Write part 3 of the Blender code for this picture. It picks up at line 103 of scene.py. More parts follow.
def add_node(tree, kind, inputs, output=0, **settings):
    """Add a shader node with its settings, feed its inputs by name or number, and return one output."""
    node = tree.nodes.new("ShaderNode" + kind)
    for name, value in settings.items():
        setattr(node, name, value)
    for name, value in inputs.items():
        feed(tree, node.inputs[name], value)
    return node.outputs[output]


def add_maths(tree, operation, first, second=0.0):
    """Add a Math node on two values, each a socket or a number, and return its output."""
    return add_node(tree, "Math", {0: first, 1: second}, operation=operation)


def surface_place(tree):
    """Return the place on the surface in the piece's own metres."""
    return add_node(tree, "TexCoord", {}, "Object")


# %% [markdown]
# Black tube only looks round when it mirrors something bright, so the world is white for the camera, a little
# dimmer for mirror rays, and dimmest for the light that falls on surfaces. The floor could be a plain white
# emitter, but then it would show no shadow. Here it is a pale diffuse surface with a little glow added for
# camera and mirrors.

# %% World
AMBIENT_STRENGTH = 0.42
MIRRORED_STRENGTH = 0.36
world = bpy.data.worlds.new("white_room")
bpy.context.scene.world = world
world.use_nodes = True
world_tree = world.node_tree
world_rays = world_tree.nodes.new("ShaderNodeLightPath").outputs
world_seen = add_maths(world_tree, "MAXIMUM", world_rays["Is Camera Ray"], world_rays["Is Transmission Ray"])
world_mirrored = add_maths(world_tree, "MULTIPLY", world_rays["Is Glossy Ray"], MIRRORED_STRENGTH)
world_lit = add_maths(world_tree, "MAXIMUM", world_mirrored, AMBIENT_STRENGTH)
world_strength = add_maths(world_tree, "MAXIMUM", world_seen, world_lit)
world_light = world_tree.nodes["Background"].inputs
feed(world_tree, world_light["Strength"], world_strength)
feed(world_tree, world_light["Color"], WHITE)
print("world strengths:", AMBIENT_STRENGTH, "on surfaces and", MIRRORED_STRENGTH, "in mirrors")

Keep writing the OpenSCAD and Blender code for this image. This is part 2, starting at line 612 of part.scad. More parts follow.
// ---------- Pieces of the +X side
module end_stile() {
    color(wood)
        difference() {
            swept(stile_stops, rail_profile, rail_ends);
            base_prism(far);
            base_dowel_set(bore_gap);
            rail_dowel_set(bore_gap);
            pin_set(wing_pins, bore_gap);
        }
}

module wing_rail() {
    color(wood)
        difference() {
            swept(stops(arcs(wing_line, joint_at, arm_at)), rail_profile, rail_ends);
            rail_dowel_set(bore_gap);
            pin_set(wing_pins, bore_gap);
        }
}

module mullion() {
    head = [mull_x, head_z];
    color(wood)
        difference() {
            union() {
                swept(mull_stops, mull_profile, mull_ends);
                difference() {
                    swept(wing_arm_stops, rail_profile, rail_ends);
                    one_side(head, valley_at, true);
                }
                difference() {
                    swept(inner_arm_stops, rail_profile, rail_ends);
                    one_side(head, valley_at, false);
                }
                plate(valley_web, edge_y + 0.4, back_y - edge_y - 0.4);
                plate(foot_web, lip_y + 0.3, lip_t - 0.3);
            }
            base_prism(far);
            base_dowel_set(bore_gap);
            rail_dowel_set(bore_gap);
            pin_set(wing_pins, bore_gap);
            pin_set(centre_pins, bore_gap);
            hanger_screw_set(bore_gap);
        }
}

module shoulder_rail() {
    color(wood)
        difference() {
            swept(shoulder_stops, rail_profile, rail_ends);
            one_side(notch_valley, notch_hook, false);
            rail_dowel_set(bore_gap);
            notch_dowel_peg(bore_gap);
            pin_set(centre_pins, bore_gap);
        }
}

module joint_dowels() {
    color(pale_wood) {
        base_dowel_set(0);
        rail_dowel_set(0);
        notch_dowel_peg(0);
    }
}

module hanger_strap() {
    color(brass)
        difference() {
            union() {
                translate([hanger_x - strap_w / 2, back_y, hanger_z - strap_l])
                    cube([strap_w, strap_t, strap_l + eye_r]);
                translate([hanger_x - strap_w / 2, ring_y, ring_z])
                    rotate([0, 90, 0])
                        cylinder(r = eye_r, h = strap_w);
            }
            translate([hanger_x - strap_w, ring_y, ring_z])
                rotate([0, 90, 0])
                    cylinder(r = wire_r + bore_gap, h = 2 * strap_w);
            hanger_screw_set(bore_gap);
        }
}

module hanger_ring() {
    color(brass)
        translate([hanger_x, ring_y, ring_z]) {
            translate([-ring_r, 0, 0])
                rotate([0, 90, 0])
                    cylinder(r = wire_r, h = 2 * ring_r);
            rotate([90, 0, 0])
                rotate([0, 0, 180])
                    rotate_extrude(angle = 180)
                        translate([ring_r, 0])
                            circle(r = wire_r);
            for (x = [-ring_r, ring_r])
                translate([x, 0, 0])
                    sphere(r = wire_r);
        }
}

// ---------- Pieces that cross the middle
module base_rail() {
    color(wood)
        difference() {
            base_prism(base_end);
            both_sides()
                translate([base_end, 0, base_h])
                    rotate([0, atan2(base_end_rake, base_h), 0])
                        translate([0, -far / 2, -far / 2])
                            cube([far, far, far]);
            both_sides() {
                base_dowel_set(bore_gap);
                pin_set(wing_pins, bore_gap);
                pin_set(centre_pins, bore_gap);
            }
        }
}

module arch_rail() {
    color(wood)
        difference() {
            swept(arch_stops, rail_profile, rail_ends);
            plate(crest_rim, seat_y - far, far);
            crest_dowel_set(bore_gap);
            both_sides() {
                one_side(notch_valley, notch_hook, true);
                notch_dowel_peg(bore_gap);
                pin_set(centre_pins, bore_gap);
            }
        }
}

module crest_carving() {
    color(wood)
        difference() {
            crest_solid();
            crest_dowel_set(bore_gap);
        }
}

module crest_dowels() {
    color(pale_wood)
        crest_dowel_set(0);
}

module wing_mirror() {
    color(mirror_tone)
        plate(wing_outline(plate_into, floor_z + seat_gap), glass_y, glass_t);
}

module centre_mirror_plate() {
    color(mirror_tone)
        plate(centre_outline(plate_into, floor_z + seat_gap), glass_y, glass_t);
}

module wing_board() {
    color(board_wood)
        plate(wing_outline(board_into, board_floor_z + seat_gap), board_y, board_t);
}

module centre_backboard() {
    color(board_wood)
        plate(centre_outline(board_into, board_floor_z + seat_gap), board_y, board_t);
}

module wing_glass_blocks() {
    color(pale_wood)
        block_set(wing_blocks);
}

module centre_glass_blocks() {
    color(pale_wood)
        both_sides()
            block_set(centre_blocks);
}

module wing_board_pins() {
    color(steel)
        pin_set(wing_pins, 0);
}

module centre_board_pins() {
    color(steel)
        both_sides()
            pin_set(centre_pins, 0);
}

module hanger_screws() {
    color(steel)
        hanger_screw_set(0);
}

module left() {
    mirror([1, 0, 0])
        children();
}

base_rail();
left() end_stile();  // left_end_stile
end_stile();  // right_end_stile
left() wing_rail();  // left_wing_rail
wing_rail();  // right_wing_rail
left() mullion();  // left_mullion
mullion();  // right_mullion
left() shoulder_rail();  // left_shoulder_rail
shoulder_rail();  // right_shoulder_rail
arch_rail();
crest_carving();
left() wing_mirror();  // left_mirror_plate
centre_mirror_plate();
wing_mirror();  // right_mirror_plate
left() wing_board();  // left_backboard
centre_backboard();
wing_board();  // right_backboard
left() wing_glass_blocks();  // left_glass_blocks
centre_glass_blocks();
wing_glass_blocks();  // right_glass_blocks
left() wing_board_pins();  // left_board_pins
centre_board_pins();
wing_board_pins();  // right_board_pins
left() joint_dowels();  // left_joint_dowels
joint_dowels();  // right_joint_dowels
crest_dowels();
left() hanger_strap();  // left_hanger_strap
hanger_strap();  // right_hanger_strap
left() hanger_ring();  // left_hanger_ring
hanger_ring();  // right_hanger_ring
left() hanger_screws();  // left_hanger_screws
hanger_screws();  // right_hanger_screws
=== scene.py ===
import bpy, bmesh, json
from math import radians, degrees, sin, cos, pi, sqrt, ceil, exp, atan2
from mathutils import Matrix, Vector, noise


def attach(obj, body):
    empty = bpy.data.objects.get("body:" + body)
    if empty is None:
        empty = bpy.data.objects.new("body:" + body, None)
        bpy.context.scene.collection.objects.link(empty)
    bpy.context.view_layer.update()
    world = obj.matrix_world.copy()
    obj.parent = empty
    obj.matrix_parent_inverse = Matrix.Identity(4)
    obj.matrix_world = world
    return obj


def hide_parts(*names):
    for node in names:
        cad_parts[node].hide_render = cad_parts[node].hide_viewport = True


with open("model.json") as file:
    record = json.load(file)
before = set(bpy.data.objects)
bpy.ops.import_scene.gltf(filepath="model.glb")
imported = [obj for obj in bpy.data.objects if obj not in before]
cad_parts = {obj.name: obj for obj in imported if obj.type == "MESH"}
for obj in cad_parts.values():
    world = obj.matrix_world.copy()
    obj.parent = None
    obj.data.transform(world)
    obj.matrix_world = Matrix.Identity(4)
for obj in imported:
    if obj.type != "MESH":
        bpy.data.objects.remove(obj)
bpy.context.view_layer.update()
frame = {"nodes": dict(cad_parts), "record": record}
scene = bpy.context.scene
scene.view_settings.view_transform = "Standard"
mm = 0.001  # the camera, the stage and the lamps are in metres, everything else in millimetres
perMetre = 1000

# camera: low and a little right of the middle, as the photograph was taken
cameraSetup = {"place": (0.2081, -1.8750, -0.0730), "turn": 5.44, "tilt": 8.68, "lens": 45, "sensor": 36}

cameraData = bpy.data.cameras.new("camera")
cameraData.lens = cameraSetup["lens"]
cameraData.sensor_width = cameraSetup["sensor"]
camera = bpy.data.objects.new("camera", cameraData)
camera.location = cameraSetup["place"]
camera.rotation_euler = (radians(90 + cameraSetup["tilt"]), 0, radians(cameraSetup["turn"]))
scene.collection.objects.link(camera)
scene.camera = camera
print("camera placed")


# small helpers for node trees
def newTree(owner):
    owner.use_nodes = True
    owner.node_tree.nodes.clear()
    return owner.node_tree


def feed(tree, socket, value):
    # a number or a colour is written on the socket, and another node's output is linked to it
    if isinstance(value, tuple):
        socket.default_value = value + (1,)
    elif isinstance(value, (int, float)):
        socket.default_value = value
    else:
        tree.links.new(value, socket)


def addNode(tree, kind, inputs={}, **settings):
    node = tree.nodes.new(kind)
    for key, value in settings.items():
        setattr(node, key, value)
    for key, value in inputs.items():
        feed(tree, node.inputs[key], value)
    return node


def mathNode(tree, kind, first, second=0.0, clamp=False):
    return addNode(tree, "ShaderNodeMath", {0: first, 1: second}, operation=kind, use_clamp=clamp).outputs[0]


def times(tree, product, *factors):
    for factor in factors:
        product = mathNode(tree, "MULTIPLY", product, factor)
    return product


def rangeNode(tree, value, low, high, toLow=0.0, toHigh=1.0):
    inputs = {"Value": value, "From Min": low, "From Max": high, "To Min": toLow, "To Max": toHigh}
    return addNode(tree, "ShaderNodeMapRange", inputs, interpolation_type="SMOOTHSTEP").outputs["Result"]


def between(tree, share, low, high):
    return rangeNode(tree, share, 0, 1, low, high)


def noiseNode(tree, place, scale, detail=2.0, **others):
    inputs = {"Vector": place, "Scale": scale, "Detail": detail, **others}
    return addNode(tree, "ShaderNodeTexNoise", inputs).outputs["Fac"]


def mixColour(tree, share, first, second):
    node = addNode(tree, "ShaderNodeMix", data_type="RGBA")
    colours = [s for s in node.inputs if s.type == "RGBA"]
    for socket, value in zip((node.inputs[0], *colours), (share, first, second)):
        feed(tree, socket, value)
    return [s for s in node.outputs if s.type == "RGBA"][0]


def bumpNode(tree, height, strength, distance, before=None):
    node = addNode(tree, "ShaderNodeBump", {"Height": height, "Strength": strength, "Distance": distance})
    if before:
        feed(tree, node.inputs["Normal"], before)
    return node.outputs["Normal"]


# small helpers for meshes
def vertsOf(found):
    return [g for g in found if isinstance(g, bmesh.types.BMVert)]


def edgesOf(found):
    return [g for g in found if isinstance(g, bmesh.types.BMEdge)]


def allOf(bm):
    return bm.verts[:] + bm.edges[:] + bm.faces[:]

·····

• PROBLEM
Print, from the entries above, the line with "base_rail();", the line with "obj.data.transform(world)" and all lines between them, exactly and with nothing else.

• RESULT FOR THIS TASK
base_rail();
left() end_stile();  // left_end_stile
end_stile();  // right_end_stile
left() wing_rail();  // left_wing_rail
wing_rail();  // right_wing_rail
left() mullion();  // left_mullion
mullion();  // right_mullion
left() shoulder_rail();  // left_shoulder_rail
shoulder_rail();  // right_shoulder_rail
arch_rail();
crest_carving();
left() wing_mirror();  // left_mirror_plate
centre_mirror_plate();
wing_mirror();  // right_mirror_plate
left() wing_board();  // left_backboard
centre_backboard();
wing_board();  // right_backboard
left() wing_glass_blocks();  // left_glass_blocks
centre_glass_blocks();
wing_glass_blocks();  // right_glass_blocks
left() wing_board_pins();  // left_board_pins
centre_board_pins();
wing_board_pins();  // right_board_pins
left() joint_dowels();  // left_joint_dowels
joint_dowels();  // right_joint_dowels
crest_dowels();
left() hanger_strap();  // left_hanger_strap
hanger_strap();  // right_hanger_strap
left() hanger_ring();  // left_hanger_ring
hanger_ring();  // right_hanger_ring
left() hanger_screws();  // left_hanger_screws
hanger_screws();  // right_hanger_screws
=== scene.py ===
import bpy, bmesh, json
from math import radians, degrees, sin, cos, pi, sqrt, ceil, exp, atan2
from mathutils import Matrix, Vector, noise


def attach(obj, body):
    empty = bpy.data.objects.get("body:" + body)
    if empty is None:
        empty = bpy.data.objects.new("body:" + body, None)
        bpy.context.scene.collection.objects.link(empty)
    bpy.context.view_layer.update()
    world = obj.matrix_world.copy()
    obj.parent = empty
    obj.matrix_parent_inverse = Matrix.Identity(4)
    obj.matrix_world = world
    return obj


def hide_parts(*names):
    for node in names:
        cad_parts[node].hide_render = cad_parts[node].hide_viewport = True


with open("model.json") as file:
    record = json.load(file)
before = set(bpy.data.objects)
bpy.ops.import_scene.gltf(filepath="model.glb")
imported = [obj for obj in bpy.data.objects if obj not in before]
cad_parts = {obj.name: obj for obj in imported if obj.type == "MESH"}
for obj in cad_parts.values():
    world = obj.matrix_world.copy()
    obj.parent = None
    obj.data.transform(world)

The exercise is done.